▶ [Required work]: Both the line containing "nodes[name] = at_key(x, s, cap)" and the line containing "bpy.context.scene.collection.objects.link(empty)" belong in the answer, along with every line between them; print exactly those.

▶ [Given information]:
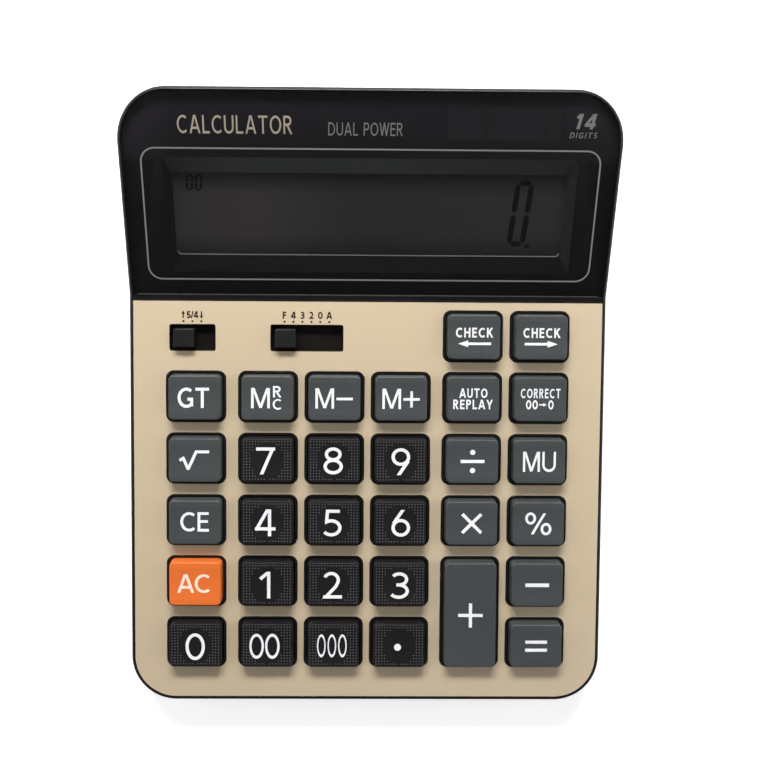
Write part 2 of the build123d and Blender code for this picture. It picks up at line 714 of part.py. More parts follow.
def battery_contact():
    """The flat plate with a button that meets the cell's raised end."""
    inner = CELL_L / 2 + CELL_NUB_L + LAP
    outer = BAY_HALF_W - 3 * LAP
    button = Pos((inner + outer) / 2, CELL_Y, CELL_Z) * Rot(0, 90, 0) * Cylinder(BUTTON_R, outer - inner)
    return contact_plate(BAY_HALF_W - CONTACT_T) + button


def battery_leads():
    """Two leads from the contacts up to the display board."""
    leads = []
    for side in (-1, 1):
        x = side * (BAY_HALF_W - CONTACT_T / 2)
        points = [
            Vector(x, CELL_Y, BAY_TOP_Z + CONTACT_RISE + BATTERY_LEAD_R),
            Vector(side * 28, 70, 22),
            on_head(side * 24, 30, DISPLAY_BOARD_H - BOARD_T - 2.5),
            on_head(side * 22, 26, DISPLAY_BOARD_H - BOARD_T - 0.6),
        ]
        leads.append(wire(points, BATTERY_LEAD_R))
    return Compound(children=leads)


def battery_door():
    """The cover that slides out backwards under the battery."""
    low = FOOT_PROUD
    top = low + DOOR_T
    door = block(-DOOR_HALF_W, DOOR_HALF_W, DOOR_Y0, LENGTH / 2, low, top)
    wide = DOOR_HALF_W + DOOR_TONGUE
    door += block(-wide, wide, DOOR_Y0, LENGTH / 2 - WALL - 2 * SLIP, top - DOOR_TONGUE_T, top)
    for step in range(GRIP_COUNT):
        y = GRIP_Y0 + GRIP_PITCH * step
        door -= block(-GRIP_HALF_L, GRIP_HALF_L, y, y + GRIP_W, 0, low + GRIP_DEPTH)
    return door


def rubber_feet():
    """Four round feet set into the floor."""
    feet = []
    for x, y in FEET:
        foot = rod(x, y, 0, FOOT_PROUD + FOOT_SINK, FOOT_R)
        feet.append(fillet(foot.faces().sort_by(Axis.Z)[0].edges(), FOOT_EDGE_R))
    return Compound(children=feet)


def screw(shank_r, length, head_r, head_t):
    """A pan-head screw pointing up, its seat at the origin."""
    body = rod(0, 0, -head_t, 0, head_r)
    body = fillet(body.faces().sort_by(Axis.Z)[0].edges(), head_t * SCREW_CROWN)
    body += rod(0, 0, -LAP, length, shank_r)
    depth = 2 * head_t * DRIVE_DEPTH
    body -= Pos(0, 0, -head_t) * Box(head_r * DRIVE_L, head_r * DRIVE_W, depth)
    return body - Pos(0, 0, -head_t) * Box(head_r * DRIVE_W, head_r * DRIVE_L, depth)


def case_screws():
    """The screws that close the case from below."""
    one = screw(CASE_SCREW_R, CASE_SCREW_L, CASE_HEAD_R, CASE_HEAD_T)
    return Compound(children=[Pos(x, y, parting_z(y) - CASE_SEAT) * one for x, y in CASE_SCREWS])


def board_screws():
    """The small screws that hold both boards to their posts."""
    one = screw(BOARD_SCREW_R, BOARD_SCREW_L, BOARD_HEAD_R, BOARD_HEAD_T)
    low = BOARD_TOP_W - BOARD_T
    screws = [DECK * Pos(x, s, low) * one for x in POST_XS for s in POST_SS]
    low = DISPLAY_BOARD_H - BOARD_T
    screws += [HEAD * Pos(x, t, low) * one for x, t in DISPLAY_POSTS]
    return Compound(children=screws)


def build():
    """Every node of the calculator by name."""
    shell = housing()
    hollow = cavity()
    nodes = {
        "top_case": top_case(shell, hollow),
        "bottom_case": bottom_case(shell, hollow),
        "face_plate": face_plate(),
        "display_panel": display_panel(),
        "panel_mask": panel_mask(),
        "lcd_frame": lcd_frame(),
        "lcd_glass": lcd_glass(),
        "lcd_reflector": lcd_reflector(),
        "lcd_connector": lcd_connector(),
        "display_board": display_board(),
        "controller_chip": controller_chip(),
        "capacitors": capacitors(),
        "solar_cell": solar_cell(),
        "solar_leads": solar_leads(),
        "ribbon_cable": ribbon_cable(),
        "main_board": main_board(),
        "rubber_keypad": rubber_keypad(),
        "battery_cell": battery_cell(),
        "battery_spring": battery_spring(),
        "battery_contact": battery_contact(),
        "battery_leads": battery_leads(),
        "battery_door": battery_door(),
        "rubber_feet": rubber_feet(),
        "case_screws": case_screws(),
        "board_screws": board_screws(),
    }
    for side in SLOTS:
        nodes[side + "_knob"] = switch_knob(side)
        nodes[side + "_wiper"] = switch_wiper(side)
    single = key_cap(HOLE_D)
    tall = key_cap(TALL_D)
    for name, x, s, depth in KEYS:
        cap = single if depth == HOLE_D else tall
        nodes[name] = at_key(x, s, cap)
    return nodes


os.makedirs("parts", exist_ok=True)
for node, shape in build().items():
    export_step(shape, "parts/" + node + ".step")
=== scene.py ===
import json
import math

import bmesh
import bpy
from mathutils import Matrix, Vector
from mathutils.bvhtree import BVHTree
from mathutils.geometry import convex_hull_2d, delaunay_2d_cdt


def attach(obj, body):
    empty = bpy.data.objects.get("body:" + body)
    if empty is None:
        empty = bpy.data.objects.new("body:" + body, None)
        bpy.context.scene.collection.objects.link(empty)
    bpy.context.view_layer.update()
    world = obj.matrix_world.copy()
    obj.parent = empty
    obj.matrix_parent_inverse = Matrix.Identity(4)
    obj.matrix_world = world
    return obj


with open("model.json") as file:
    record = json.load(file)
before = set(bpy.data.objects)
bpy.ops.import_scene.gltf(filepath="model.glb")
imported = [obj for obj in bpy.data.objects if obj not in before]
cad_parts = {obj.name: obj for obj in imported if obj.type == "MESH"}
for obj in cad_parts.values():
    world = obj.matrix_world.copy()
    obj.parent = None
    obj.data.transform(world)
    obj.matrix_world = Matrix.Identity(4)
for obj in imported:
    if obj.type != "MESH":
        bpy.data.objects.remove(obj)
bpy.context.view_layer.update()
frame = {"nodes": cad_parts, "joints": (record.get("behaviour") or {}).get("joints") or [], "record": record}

MM = 0.001
NODES = frame["nodes"]

# ---------------------------------------------------------------- the two sloping faces
KEY_AXIS = next(j["axis"] for j in frame["joints"] if j["name"] == "key_7_press")
DECK_TILT = math.atan2(KEY_AXIS[1], -KEY_AXIS[2])
HEAD_TILT = math.radians(23.82)


class Slope:
    """A plane tilted about X: u across, v up the slope, w along its normal, all in millimetres.

    v0 is where the node that gives the slope begins, w0 is the height of its face.
    """

    def __init__(self, tilt, node):
        self.turn = Matrix.Rotation(tilt, 3, "X")
        local = [self.local(v.co) for v in NODES[node].data.vertices]
        self.v0 = min(p.y for p in local)
        self.w0 = max(p.z for p in local)

    def local(self, point):
        return self.turn.transposed() @ Vector(point) / MM

    def world(self, u, v, w):
        return self.turn @ Vector((u, v, w)) * MM

    def normal(self):
        return self.turn @ Vector((0, 0, 1))

    def centre(self, node):
        """Middle of a node across and up this slope."""
        local = [self.local(v.co) for v in NODES[node].data.vertices]
        us = [p.x for p in local]
        vs = [p.y for p in local]
        return (min(us) + max(us)) / 2, (min(vs) + max(vs)) / 2


DECK = Slope(DECK_TILT, "face_plate")
HEAD = Slope(HEAD_TILT, "display_panel")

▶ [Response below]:
        nodes[name] = at_key(x, s, cap)
    return nodes


os.makedirs("parts", exist_ok=True)
for node, shape in build().items():
    export_step(shape, "parts/" + node + ".step")
=== scene.py ===
import json
import math

import bmesh
import bpy
from mathutils import Matrix, Vector
from mathutils.bvhtree import BVHTree
from mathutils.geometry import convex_hull_2d, delaunay_2d_cdt


def attach(obj, body):
    empty = bpy.data.objects.get("body:" + body)
    if empty is None:
        empty = bpy.data.objects.new("body:" + body, None)
        bpy.context.scene.collection.objects.link(empty)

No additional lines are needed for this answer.